May 2010

Esoteric A-03 Stereo Amplifier

Reviewers' Choice LogoFor years, Esoteric made what many considered to be the best universal disc player on the market. The DV-50 set a high standard of sound quality in its reproduction of recordings stored on CDs and SACDs, as well as DVD-Audio and DVD-Video discs. What really set this model part, however, was its build quality. At 47 pounds, the DV-50 was built like a tank. The designers went to great lengths to build a sturdy chassis that would isolate the optical disc from outside contamination. But then, everything about the DV-50 was supernice. The aluminum finish of the faceplate is a hallmark of Esoteric products, and the rear-panel layout was intelligent, with high-quality connectors. The combination of these characteristics with reference-grade audio and video performance justified the DV-50’s price of $5500 USD. This put the player in rarefied air, but its performance, design, and build quality made it worthy of the adjective "high-end."

Now in for review is a class-A stereo amplifier from Esoteric, the A-03 ($14,000 USD). It measures 17.5"W x 8.6"H x 17"D and weighs about 70 pounds. My first impression of the A-03 was of how attractive it is. The photos I’d seen of it had not done it justice -- this amplifier is stunning. The front faceplate is natural aluminum subjected to a combination of blast and short-scratch finishing. It’s 20mm thick, with Esoteric engraved on it. An indention below the logo houses the Power and Warm-Up buttons, each backlit by a blue light. Press Warm-Up and the amp readies itself to play by using less power than if you were to just turn it on and leave it on. In Warm-Up mode, the total power consumption is 220W, or about 45% less than full throttle. Once the Warm-Up button is pressed, it blinks a few times, and the amp reaches its optimal operating temperature.
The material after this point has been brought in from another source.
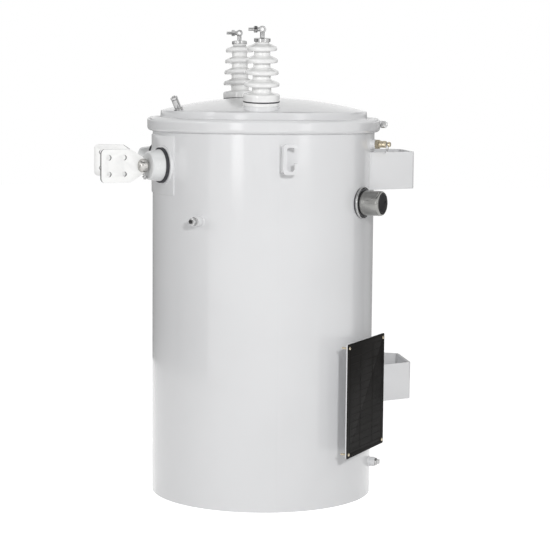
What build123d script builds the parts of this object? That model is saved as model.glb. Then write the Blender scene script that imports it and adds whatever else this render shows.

The symmetrically placed heatsinks on the A-03’s sides are processed from black Alumite, a liquid compound that is an excellent casting agent. Poured into a mold, Alumite solidifies in three minutes, to a consistency very much like manufactured plastic. The little ridges on the sinks increase their surface area, which means they can dissipate more heat. Great effort went into making the chassis of the A-03 as inert as possible; however, when I rapped a knuckle on the amp’s top plate, I did hear a slight resonance.

The input and output connections on the A-03’s rear panel are far enough apart to permit easy connections. The amp has one pair of speaker binding posts per channel; these are WBT-0710Cu terminals, whose conductor cores of pure copper are gold-plated for high conductivity and low resistance. The input connections are the standard balanced XLR and Esoteric’s own RCA terminals. In the top right corner is a selector for choosing between RCA and XLR input, and just below that is a switch to select between BTL (bridge-tied load, or mono configuration) and Stereo. The A-03 is claimed to output a minimum of 50Wpc into 8 ohms, 100Wpc into 4 ohms, or 200W into 8 ohms in BTL.

Audiophiles read a specification like "50Wpc" and immediately assume that it refers to a low-power amplifier. However, while that is the A-03’s official power-output spec, I’m told that, in reality, its maximum useful output into 8 ohms is more like 77Wpc. The A-03 has large, independent toroidal transformers, one per channel. According to Esoteric, this enhances the amp’s ability to "supply current to each channel’s speakers, while preventing interference between channels. By using an independent transformer and power circuit for the voltage amplifier stage, which drives the current amplifier stage, the effect of variations of voltage is suppressed and the current amplifier receives a stable power supply. Separating each circuit block into power circuits and providing independent transformers reduces cross-channel interference and enables both robustness and delicacy of expression within the music."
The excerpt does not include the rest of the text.